I noticed a cat sitting on my driveway, another here, another there!!! Everywhere I looked there were cats & kittens!!! Picture it! Each time I'd catch one & put it inside, another would leap through the open window to join the chaos...39 cats & kittens...dashing & leaping around...it was like watching Ben or Willard, except the players were cats instead of rats!!!

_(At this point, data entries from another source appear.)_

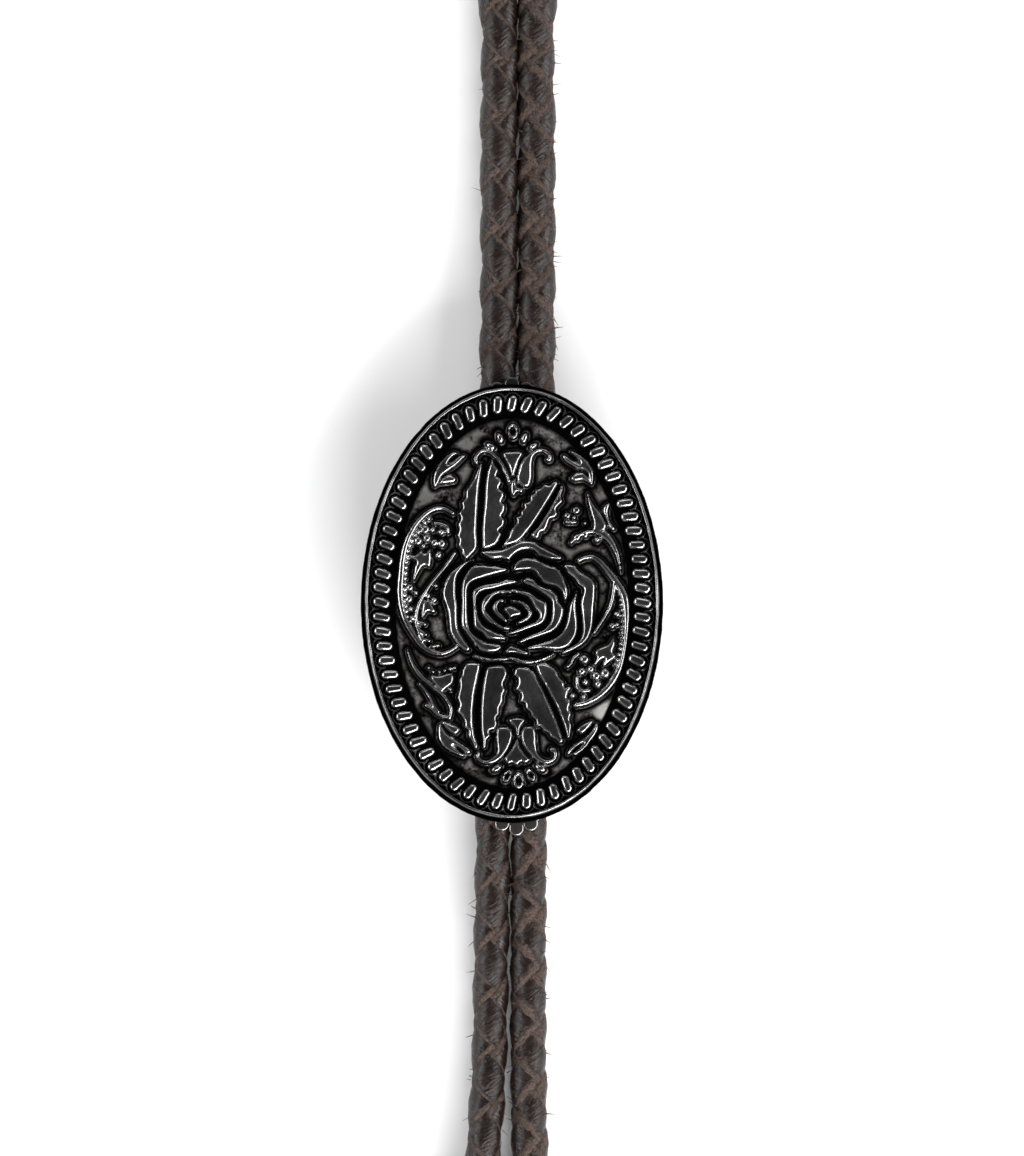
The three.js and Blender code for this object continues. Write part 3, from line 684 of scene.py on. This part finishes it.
# round berries and beads: middle and radius.
berries = [
    (-7.9, 7.9, 0.33), (-9.7, 8.2, 0.42), (-10.5, 7.95, 0.3), (-10.5, 6.9, 0.4), (-9.5, 7.2, 0.38),
    (-8.7, 6.7, 0.36), (-7.85, 6.6, 0.38), (-8.9, 8.15, 0.28), (-8.2, 5.35, 0.34), (-9.9, 6.35, 0.26),
    (-11.4, 1.7, 0.36), (-10.75, 1.1, 0.24), (-11.5, 0.4, 0.36), (-9.4, 0.75, 0.3), (-8.7, 0.3, 0.3),
    (-8.5, 1.9, 0.25), (-11.3, -0.7, 0.26), (-11.15, -1.75, 0.28), (-11.6, -2.2, 0.2),
    (8.1, -6.35, 0.42), (7.8, -7.7, 0.36), (8.8, -7.45, 0.34), (9.4, -8.2, 0.4), (10.4, -7.9, 0.42),
    (9.6, -9.1, 0.34), (8.2, -8.9, 0.3), (8.0, -10.55, 0.26), (6.8, -10.4, 0.26), (6.3, -9.6, 0.24),
    (11.75, -1.3, 0.3), (11.2, -2.6, 0.32), (11.75, -2.45, 0.22), (7.2, 10.35, 0.4), (6.2, 9.75, 0.34),
    (6.95, 9.5, 0.24), (7.25, 7.3, 0.36), (8.2, 7.5, 0.28), (9.5, 7.05, 0.3), (8.15, 8.9, 0.2),
    (-8.8, -7.75, 0.2), (-8.1, -7.75, 0.2), (-7.5, -7.6, 0.2), (-6.9, -7.4, 0.24), (-6.4, -7.3, 0.22),
    (-9.3, -7.3, 0.2), (-7.6, -9.15, 0.2), (-6.85, -9.7, 0.2),
]

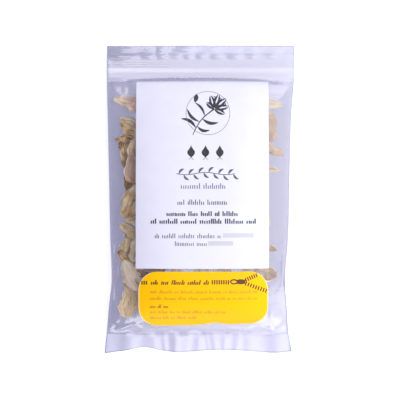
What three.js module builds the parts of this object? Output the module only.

Finally got every one accounted for, but it's given the little stinkers a yearning for the great oudoors & it's now a constant battle to keep them from running out the open door.


----------



## TxnKats (Jun 9, 2005)

Oy, my biggest fear is that alllllll of mine will get outside somehow! Thankfully the house is fairly well kitty proofed for escapees!


----------



## ihave4kitties (Aug 27, 2005)

My! Oh! My! How many do you actually have? I was trying to figure if you had 39 or if some of them just kept getting out. :lol: Although I'm sure you were shocked and frustrated ....it would have made a great cartoon I think. I just can't imagine your shock, not to mention the thought of so many cats wanting out now. Out of my 3, only Wallace wants to get out. He's always trying to get out and he's only one cat! He's smart about it too. Well, let's hope your cats forget their escapade and settle down. Good luck!


----------



## Birdbrain (Apr 29, 2005)

I did have 39 at the time...that's the highest number I've fostered at once...I'm at 30 or so now...They come & they go...a large number of kittens have been adopted to quality homes. Even some adults have gotten lucky in going to good forever homes! I think that I've posted pictures of only 60% of the cats that I've actually cared for in my home.

Hey TxnKats! How many do you have in total?


----------